Stated goal. Copy each line below in which the string "hinge" occurs.

========

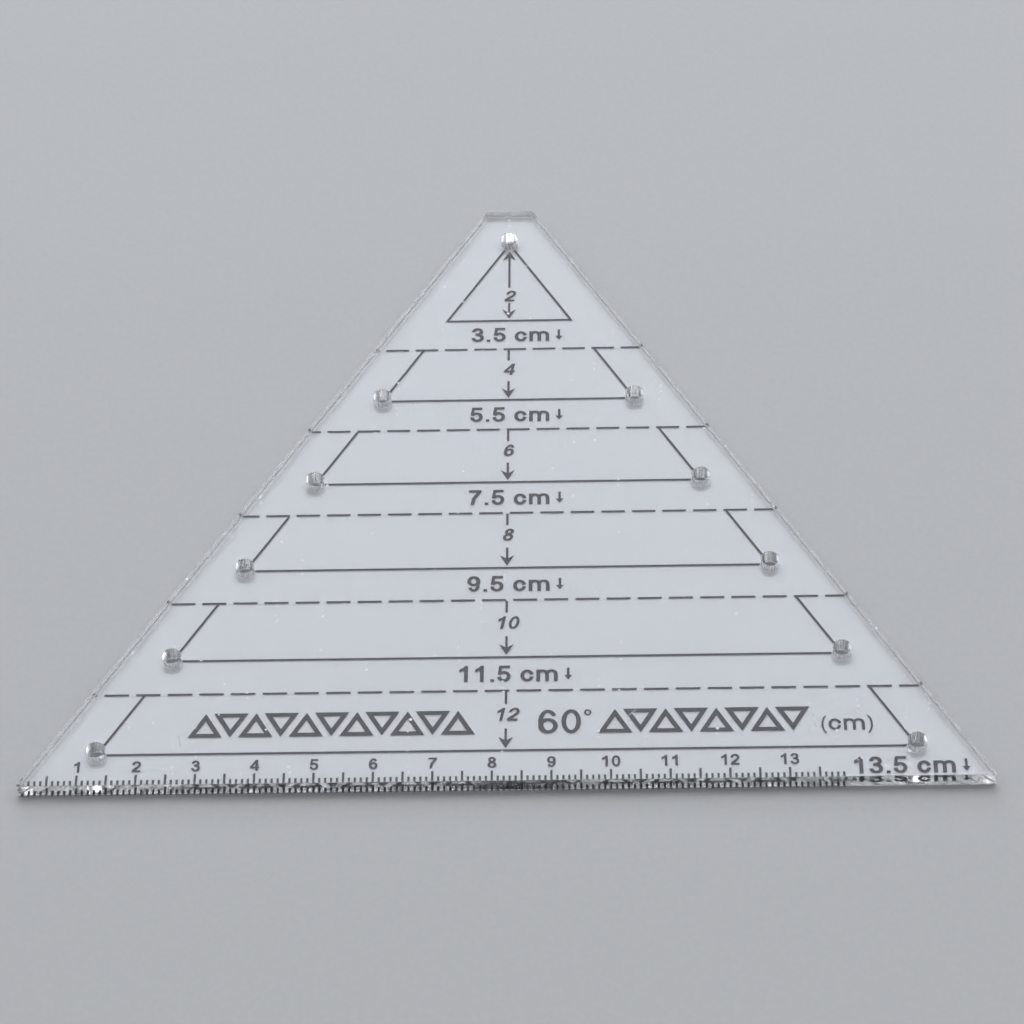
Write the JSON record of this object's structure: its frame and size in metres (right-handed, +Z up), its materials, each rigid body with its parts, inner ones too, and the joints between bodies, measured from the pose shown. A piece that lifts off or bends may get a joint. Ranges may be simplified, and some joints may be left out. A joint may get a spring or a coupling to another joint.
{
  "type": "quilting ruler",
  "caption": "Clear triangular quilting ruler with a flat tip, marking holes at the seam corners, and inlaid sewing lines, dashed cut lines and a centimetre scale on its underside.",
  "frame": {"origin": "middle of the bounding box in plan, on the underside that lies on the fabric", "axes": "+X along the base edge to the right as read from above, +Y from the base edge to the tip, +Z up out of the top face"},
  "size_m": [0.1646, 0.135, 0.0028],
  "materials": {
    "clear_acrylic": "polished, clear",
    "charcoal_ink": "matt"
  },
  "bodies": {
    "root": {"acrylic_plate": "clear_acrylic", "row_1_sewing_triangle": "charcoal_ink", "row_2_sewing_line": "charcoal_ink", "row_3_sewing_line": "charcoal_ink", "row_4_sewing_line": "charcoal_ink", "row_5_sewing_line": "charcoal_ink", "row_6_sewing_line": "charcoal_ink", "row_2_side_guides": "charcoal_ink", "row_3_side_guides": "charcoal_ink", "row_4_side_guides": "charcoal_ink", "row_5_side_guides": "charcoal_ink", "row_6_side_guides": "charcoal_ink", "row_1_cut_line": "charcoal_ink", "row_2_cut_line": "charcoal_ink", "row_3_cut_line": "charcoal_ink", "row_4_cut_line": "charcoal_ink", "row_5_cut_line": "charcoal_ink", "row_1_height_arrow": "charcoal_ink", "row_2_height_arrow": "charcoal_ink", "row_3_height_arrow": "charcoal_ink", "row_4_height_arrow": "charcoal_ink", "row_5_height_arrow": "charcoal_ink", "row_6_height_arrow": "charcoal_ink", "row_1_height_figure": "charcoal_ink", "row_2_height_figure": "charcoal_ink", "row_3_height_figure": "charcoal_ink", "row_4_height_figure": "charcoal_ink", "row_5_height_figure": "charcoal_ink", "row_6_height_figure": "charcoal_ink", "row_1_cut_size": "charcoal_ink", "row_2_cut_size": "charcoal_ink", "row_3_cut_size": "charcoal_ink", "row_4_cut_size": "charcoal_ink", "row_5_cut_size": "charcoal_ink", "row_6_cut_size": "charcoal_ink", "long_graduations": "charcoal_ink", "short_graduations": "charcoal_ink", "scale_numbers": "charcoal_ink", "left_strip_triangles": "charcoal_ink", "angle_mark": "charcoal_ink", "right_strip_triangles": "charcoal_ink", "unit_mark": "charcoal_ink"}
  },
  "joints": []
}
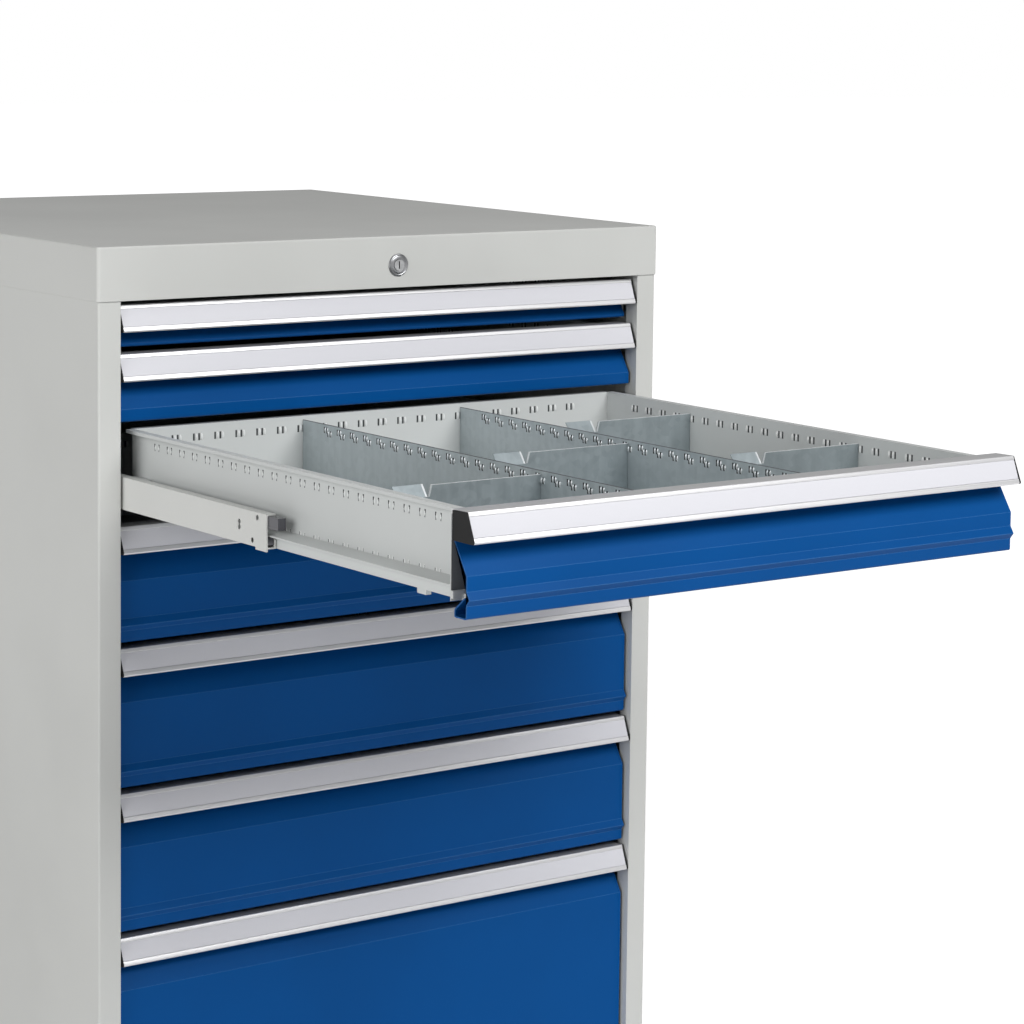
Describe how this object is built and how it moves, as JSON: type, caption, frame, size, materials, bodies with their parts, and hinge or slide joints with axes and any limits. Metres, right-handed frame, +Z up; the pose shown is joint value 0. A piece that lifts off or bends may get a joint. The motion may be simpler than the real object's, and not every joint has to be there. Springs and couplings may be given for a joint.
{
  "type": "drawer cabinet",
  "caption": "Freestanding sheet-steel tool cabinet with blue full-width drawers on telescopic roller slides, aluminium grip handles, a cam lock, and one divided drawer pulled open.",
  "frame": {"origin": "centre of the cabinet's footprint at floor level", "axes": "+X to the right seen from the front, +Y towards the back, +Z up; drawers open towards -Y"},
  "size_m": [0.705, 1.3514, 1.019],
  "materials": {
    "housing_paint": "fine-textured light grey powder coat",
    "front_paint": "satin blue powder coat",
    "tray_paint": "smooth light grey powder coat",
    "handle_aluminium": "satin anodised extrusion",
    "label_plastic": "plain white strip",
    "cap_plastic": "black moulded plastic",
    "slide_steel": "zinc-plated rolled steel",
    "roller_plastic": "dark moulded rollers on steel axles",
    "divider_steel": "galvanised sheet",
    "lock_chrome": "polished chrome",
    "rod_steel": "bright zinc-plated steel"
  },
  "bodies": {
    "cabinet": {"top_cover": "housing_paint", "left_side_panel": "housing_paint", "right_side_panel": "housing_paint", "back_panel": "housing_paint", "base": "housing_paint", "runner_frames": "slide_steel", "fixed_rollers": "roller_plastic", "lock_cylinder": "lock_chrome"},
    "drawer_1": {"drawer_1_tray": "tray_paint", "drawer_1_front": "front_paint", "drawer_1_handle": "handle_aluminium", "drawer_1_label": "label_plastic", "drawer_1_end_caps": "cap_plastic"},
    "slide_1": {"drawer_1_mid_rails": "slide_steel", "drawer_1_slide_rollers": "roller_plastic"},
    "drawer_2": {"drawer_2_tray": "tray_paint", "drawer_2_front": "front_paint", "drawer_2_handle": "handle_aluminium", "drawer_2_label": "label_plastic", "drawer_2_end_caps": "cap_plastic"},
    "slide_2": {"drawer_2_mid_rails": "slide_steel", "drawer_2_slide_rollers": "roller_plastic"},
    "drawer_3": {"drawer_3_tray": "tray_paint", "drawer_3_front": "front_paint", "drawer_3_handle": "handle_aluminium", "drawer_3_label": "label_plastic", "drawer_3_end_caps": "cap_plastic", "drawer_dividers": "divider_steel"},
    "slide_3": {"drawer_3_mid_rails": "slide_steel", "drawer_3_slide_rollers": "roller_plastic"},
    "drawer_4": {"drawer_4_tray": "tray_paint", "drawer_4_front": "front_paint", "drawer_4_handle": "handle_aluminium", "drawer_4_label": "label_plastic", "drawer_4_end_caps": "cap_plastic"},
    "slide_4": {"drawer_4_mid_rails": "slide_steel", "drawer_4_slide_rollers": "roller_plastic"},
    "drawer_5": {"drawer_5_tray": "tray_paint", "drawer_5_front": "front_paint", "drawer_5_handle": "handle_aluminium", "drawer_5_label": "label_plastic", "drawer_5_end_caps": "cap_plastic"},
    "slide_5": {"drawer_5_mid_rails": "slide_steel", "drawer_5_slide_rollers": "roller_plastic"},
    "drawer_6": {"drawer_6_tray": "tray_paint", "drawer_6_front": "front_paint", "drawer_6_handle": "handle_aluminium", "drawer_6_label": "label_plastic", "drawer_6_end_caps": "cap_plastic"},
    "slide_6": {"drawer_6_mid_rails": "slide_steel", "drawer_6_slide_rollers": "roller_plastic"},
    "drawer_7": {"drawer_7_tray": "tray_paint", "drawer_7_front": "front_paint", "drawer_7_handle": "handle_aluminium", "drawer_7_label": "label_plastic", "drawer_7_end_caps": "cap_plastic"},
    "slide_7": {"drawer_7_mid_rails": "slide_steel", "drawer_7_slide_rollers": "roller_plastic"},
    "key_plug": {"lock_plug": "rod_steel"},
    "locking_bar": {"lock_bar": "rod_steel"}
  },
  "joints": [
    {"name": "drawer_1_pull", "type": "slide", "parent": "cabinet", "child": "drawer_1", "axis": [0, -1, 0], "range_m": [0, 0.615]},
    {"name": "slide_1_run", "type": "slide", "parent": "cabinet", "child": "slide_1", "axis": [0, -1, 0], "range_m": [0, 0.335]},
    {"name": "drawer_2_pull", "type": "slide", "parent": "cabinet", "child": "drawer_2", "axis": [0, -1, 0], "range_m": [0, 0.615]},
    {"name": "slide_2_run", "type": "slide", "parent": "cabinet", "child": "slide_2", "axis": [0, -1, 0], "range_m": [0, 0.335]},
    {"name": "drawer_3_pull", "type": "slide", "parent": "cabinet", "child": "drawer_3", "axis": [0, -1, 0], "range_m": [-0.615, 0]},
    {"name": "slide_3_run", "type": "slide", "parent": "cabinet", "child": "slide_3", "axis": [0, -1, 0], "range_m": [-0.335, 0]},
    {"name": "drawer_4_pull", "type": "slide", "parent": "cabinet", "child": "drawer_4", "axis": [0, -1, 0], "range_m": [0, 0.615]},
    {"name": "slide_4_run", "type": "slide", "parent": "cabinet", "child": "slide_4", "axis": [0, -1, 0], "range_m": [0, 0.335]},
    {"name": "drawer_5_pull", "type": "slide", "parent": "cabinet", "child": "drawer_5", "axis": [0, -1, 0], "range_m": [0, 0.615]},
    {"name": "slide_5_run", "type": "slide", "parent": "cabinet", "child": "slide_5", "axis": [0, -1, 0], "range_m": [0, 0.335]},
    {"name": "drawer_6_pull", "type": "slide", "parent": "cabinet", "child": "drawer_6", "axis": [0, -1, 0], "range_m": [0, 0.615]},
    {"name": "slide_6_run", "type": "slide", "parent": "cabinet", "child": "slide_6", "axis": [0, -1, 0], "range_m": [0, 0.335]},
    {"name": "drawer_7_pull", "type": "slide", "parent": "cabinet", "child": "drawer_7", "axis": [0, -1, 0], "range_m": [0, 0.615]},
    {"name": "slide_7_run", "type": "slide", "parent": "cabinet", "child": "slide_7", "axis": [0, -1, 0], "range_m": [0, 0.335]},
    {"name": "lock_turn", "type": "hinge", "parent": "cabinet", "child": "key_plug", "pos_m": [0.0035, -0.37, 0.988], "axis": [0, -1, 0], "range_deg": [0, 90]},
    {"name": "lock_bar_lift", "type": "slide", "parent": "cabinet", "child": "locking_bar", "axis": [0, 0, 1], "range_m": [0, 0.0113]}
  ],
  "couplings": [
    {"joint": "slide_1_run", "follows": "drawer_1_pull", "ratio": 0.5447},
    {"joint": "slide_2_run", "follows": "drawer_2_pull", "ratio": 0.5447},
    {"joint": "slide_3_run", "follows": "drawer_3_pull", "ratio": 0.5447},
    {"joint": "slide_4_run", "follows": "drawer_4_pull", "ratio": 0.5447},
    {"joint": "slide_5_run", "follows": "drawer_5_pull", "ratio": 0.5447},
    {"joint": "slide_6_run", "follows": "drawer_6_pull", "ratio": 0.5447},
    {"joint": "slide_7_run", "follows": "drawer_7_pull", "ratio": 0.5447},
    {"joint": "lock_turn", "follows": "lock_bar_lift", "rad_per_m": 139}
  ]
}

========

Output.
Describe how this object is built and how it moves, as JSON: type, caption, frame, size, materials, bodies with their parts, and hinge or slide joints with axes and any limits. Metres, right-handed frame, +Z up; the pose shown is joint value 0. A piece that lifts off or bends may get a joint. The motion may be simpler than the real object's, and not every joint has to be there. Springs and couplings may be given for a joint.
    {"name": "lock_turn", "type": "hinge", "parent": "cabinet", "child": "key_plug", "pos_m": [0.0035, -0.37, 0.988], "axis": [0, -1, 0], "range_deg": [0, 90]},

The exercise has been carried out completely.